Biden aides dismiss outside advice on age
Democratic operatives and consultants have chipped in with advice: Spend a whole lot more time working on his makeup and lighting, they tell Biden aides, or finally accept that the arthritis explanations aren’t working and start having him do more events where he starts out seated instead of being photographed shuffling to a podium.
Other Democrats are blunter, reacting with rage when talking about the president still going on bike rides after his 2022 tumble on camera (which he got right up from) or going shirtless on the beach last summer. At this existential moment for American democracy, they say, a faltering president is too often too close to a costly embarrassing moment.
Little delights Biden’s inner circle more than sneering at outsiders who didn’t think he would win the 2020 primaries or the general election. To them, those same outsiders are now lobbing suggestions at them about what he should do differently. Pundits who declare new revelations will completely reshape the election, at least until the next one comes along, also grate on those same top advisers. That also didn’t change with the special counsel report or its aftermath.
A campaign aide told CNN that many in the Wilmington, Delaware, campaign headquarters feel Republican attacks on the president and his age are nothing new from those that have been lobbed at him since he started running for president in 2019.
For all the attention to Biden’s gaffes in the last campaign, “Voters didn’t care,” said Kate Berner, a deputy communications director for that run and later in the White House who is now an outside adviser to the reelection effort.

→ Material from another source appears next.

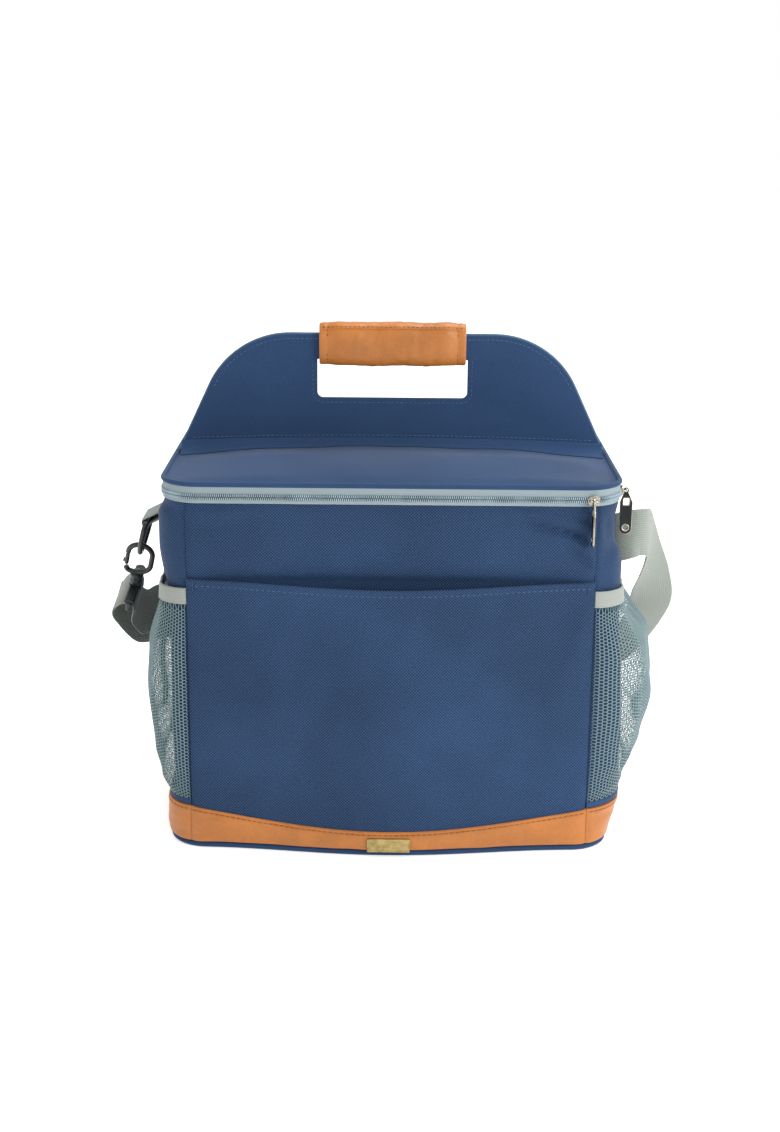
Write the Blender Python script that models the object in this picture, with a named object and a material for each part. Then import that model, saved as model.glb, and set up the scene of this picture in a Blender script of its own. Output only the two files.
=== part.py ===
"""Insulated cooler bag: soft box with a zipped lid, fold-down carry handle and shoulder strap.

Metres, +Z up. The origin is the centre of the flat underside, and the front faces -Y.
"""

import math

import bmesh
import bpy
from mathutils import Matrix, Vector

GAP = 0.0004  # clearance that neighbouring pieces keep

# Bag body
HALF_X = 0.170
HALF_Y = 0.110
CORNER_R = 0.028
SEAM_X = 0.152  # where the front and back panels meet the side panels
FABRIC = 0.0012
FOAM = 0.0058
LINER = 0.0008
WALL_LOW = 0.0058
WALL_TOP = 0.2758
FRONT_BULGE = 0.0125  # how far the base of the front stands proud at its middle
BACK_BULGE = 0.004

# Base
PIPING_R = 0.0024
BOARD = 0.003

# Zip and lid, from the bottom up
TAPE_LOW = (0.2764, 0.2784)
COIL_LOW = (0.2787, 0.2808)
COIL_UP = (0.2812, 0.2833)
TAPE_UP = (0.2836, 0.2884)
LID_LINER = (0.2808, 0.2815)
LID_FOAM = (0.2819, 0.2881)
LID_FABRIC = (0.2885, 0.2897)
LID_PIPING_R = 0.0014
LID_TOP = LID_FABRIC[1]
LID_HINGE_Z = 0.2804

# Handle panel
HANDLE_AXIS_Z = LID_TOP + 0.0048
PANEL_HALF = 0.1665
PANEL_LOW = HANDLE_AXIS_Z + 0.0008
PANEL_TOP = 0.3850
SHOULDER_R = 0.071
SLANT = math.radians(64.7)  # how steeply the panel's ends lean inwards
BOARD_HALF = 0.0010
FACE = 0.0010
CUT_HALF = 0.0588
CUT_LOW = 0.3350
CUT_HIGH = 0.3655
CUT_R = 0.0045
GRIP_HALF = 0.0570
GRIP_LOW = 0.3605
GRIP_TOP = 0.3945
GRIP_DEEP = 0.0105  # half its thickness
LEATHER = 0.0014

# Front pocket, trim band and side pockets
POCKET_TOP = 0.2180
POCKET_DIP = 0.0035
POCKET_SLACK = 0.0115
BAND_MIDDLE = 0.0205
BAND_RISE = 0.0145
BAND_OUT = 0.0021
BINDING_TALL = 0.0125
BINDING_TOP = 0.2105
BINDING_SAG = 0.006
NET_LOW = 0.0368
NET_THICK = 0.0012

# Webbing and its plastic fittings
WEB_HALF = 0.019
WEB_THICK = 0.0014
D_BAR = Vector((-0.1930, -0.010, 0.2385))
D_WIRE = 0.0021
D_DROP = 0.029
HOOK_WIRE = 0.0022
HOOK_HALF = 0.0098  # half the width of its loop
HOOK_TOP = -0.0068  # down from where the loop would rest on the ring
HOOK_FOOT = 0.0230
HOOK_DOWN = Vector((-0.221, 0.452, -0.864)).normalized()
BAR_R = 0.0020

NAVY = (0.035, 0.068, 0.155)
LINING = (0.62, 0.64, 0.66)
WHITE_FOAM = (0.88, 0.88, 0.86)
TAN = (0.52, 0.17, 0.04)
PALE = (0.45, 0.49, 0.48)
TEAL = (0.24, 0.36, 0.36)
BLACK = (0.02, 0.022, 0.022)
BRASS = (0.34, 0.28, 0.13)
NICKEL = (0.55, 0.52, 0.47)
BOARD_GREY = (0.25, 0.25, 0.26)


def clear_scene():
    for item in list(bpy.data.objects):
        bpy.data.objects.remove(item, do_unlink=True)


def material(name, colour, roughness=0.8, metallic=0.0):
    found = bpy.data.materials.get(name)
    if found:
        return found
    made = bpy.data.materials.new(name)
    made.use_nodes = True
    shader = made.node_tree.nodes["Principled BSDF"]
    shader.inputs["Base Color"].default_value = (*colour, 1.0)
    shader.inputs["Roughness"].default_value = roughness
    shader.inputs["Metallic"].default_value = metallic
    return made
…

“At the end of the day, if you’re concerned about a national abortion ban or Social Security existing or the cost of your prescription drugs or your kids’ safety at school because of gun violence, Biden’s age might be something you think about, but Trump is on the wrong … side of all those issues.”
White House deputy press secretary Andrew Bates added that any concerns about Biden’s age are undercut by what aides feel is another week of more relevant news, this time in standing against Republicans who backed away from their own demands for a bipartisan border and immigration bill.
“Biden demonstrated the same experienced leadership and maneuvering that has made him the most effective president in modern history, achieving a major, bipartisan border security deal endorsed by the Border Patrol Union,” Bates said.
Counting this as another win for Biden even as his political opponents question his competency, Republicans, Bates jabbed, “must have forgotten that they’ve seen this movie before.”
At least one clear impact of the report: a president who has always hated being called old snapped back at the report saying a jury would find him to be “a well-meaning, elderly man with a poor memory.”
“I’m well-meaning and I’m an elderly man and I know what the hell I’m doing. I’m the president. I put this country back on its feet,” and adding mockingly that he defied conventional wisdom to get as much accomplished because “I guess I just forgot what was going on.”
Backstage before going out to see House Democrats, Biden was more angry than sarcastic about the accusations. The suggestion he didn’t know what year Beau Biden had died clearly cut deepest for a father who has been defined by that grief ever since the moment the glioblastoma took his son nearly nine years ago.